Friday, March 12, 2010

Savoring Polish cuisine and Żywiec.

When my Polish friend's family took me around the country, I had the opportunity to savor a variety of Polish cuisine, both at their home in Żywiec and at restaurants around the country. Polish cuisine contains much that is distinctive, but little that is truly unique to the country, with most of it representing a blend of culinary styles that run across countries in east-central Europe, such as Belarus, Lithuania, and Ukraine. Meat and potatoes are the mainstay of the national diet, while north European vegetables including carrots, cabbage, and beetroot provide good accompaniment.

When I visited, it was in February, still the winter season, though at the end of it, so there was plenty of snow that had yet to melt. During this time of year, vegetables become harder to come by, excluding those imported, and together with the long cold season, the people consume more meat and cheese. Every morning, together with the family I had bread with many kinds of cheese and ham. It was simple, but the bread bought at a nearby bakery was certainly not something I find everywhere, and it was the first time I felt I could eat cheese without eating it with something else. Simple, but depending on the combination of bread, ham, and cheese, you could enjoy a variety of tastes. A good choice of sweet pastries goes along well too.

What I also enjoyed much was the soup. It plays an important role in any Polish menu, serving as an introduction to a multi-course meal or just a mid-day stomach-filler. The most famous of them, and what I found to be my favorite as well, is barszcz (borscht), a reddish beetroot-flavored broth with a mild yet perfect balance of sweet and sour tastes. If you visit in the summer, you would find a refreshing variation on these theme called chłodnik, which is cold borscht served with lashings of sour cream and a side order of boiled potatoes. Another soup I remember is the fasolka, a solid, almost stew-like combination of beans and smoked sausage.

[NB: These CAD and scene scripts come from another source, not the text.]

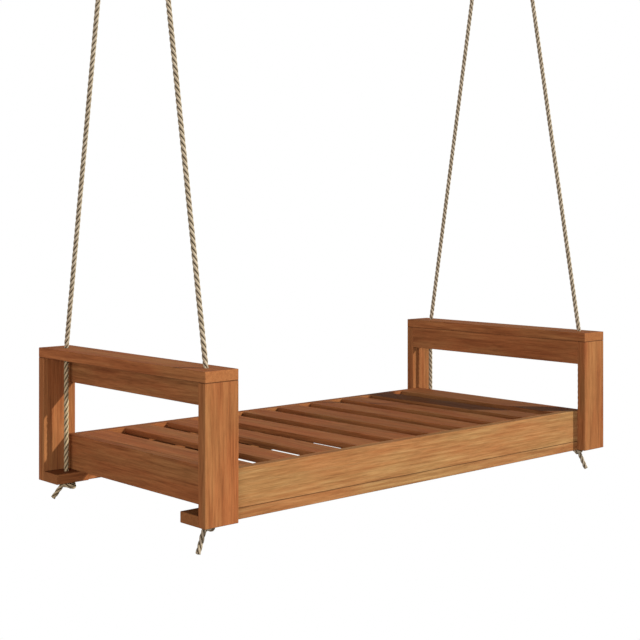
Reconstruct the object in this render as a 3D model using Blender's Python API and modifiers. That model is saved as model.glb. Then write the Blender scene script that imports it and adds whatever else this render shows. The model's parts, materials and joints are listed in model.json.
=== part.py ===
"""Rope-hung swing bed: a slatted platform between two end frames, four ropes, and the shackles and
eye plates that hang them from a ceiling.

Metres, +Z up, +X along the bed to its right end, +Y towards its rear. The origin is the middle of the
four ceiling plates' top faces, the plane that everything hangs from.
"""

import math

import bmesh
import bpy
from mathutils import Matrix, Vector

# ---------------------------------------------------------------- driving dimensions

HANG_HEIGHT = 2.400  # from the bed's underside up to the ceiling
LENGTH = 2.204
DEPTH = 1.067
HEIGHT = 0.513
GAP = 0.0003  # between pieces that touch
EASED_EDGE = 0.0015

BOARD = 0.038  # thickness of every structural board
FRAME_WIDTH = 0.140
APRON_HEIGHT = 0.099
RAIL_HEIGHT = 0.1345
BOTTOM_BOARD_WIDTH = 0.089
BLOCK_LENGTH = 0.100
SLAT_COUNT = 10
SLAT_WIDTH = 0.122
SLAT_THICKNESS = 0.022
WIDE_SLAT_GAPS = (0, 1, 2, 8)  # the gaps between slats that are wider, counted from the left
WIDE_SLAT_GAP = 0.084

ROPE_RADIUS = 0.0085
ROPE_HOLE_RADIUS = 0.0115
RIGHT_HOLE_SHIFT = 0.009  # the right frame's holes are drilled this far outwards of its middle
ROPE_SLOPE = 0.172  # inwards per metre of height, above the caps
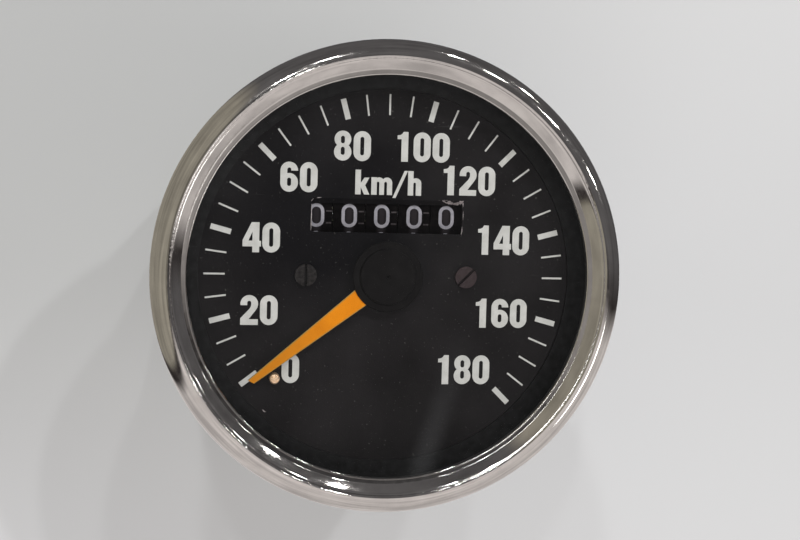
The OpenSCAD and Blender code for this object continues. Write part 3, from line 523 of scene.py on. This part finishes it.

As I previously mentioned, meat is often the main part of Polish cooking, but it is pork that takes up top billing. You can reveal for yourself how important the pig is to the Polish society if you look over the delicatessen counter and see the sheer size of the repertoire of sausages and smoked cuts of pork. Although the generic name for sausage is kiełbasa, there are plenty of varieties to choose from: the thin, smoked kabanos, the garlic-rich wiejska, and the pink, mildly-spicy krakowska. A pork dish that I remember well is golonka, a deliciously tender roasted pork knuckle, traditionally served with chrzan, which is horseradish sauce. Dairy products, especially the cheese, is also central to the Polish diet. The oscypek, which is a bun-shaped sheep milk cheese sold everywhere in the town of Zakopane (though available in other places as well), was delicious, especially the smoked ones.

Something not to miss, and what has become more or less an icon of Polish cuisine is the pierogi. They are boiled dumplings of scallop shell shape and size, and are stuffed with a variety of savory or sweet ingredients, from minced meat, cabbage, potatoes, mushrooms, and cheese, to strawberries, cherries, or other fruit. The food is consumed well in this part of Europe, where the people speak language of the Slav origin. Belarus, Russia, Ukraine, Slovakia, Estonia, Latvia, Lithuania, Germany, Czech are all among them, although sometimes they are under different names such as kalduny in Belarus, and koldūnai in Lithuania. There is a similarity to the Italian ravioli and tortellini, or the manti, khinkali, or chuchvara in the trans-Caucasus region, including Turkey, while not too similar but still sharing some aspects are the Afghani mantu, Mongolian buuz, Nepalese-Tibetan momo, Chinese wonton, Japanese gyoza, and the Korean mandu.

Oh, yes, and I didn't leave out beer! Situated in the southeastern corner of Silesia province in Poland, Żywiec is a peaceful countryside town with a population of just over 30,000, and it is known for the beer that is named after the town. Although now under the Dutch Heineken empire, the Żywiec Brewery was originally founded by the Habsburg family in 1852 and has been producing ever since. Competing brewers include Tyskie and Lech, and though I could not recognize too much of a difference between the three, it was certainly nice to visit the history-rich bar located adjacent to the brewery and sip on a glass of Żywiec, naturally the most popular of the three in this part of Poland, enjoying the atmosphere of a Polish countryside bar.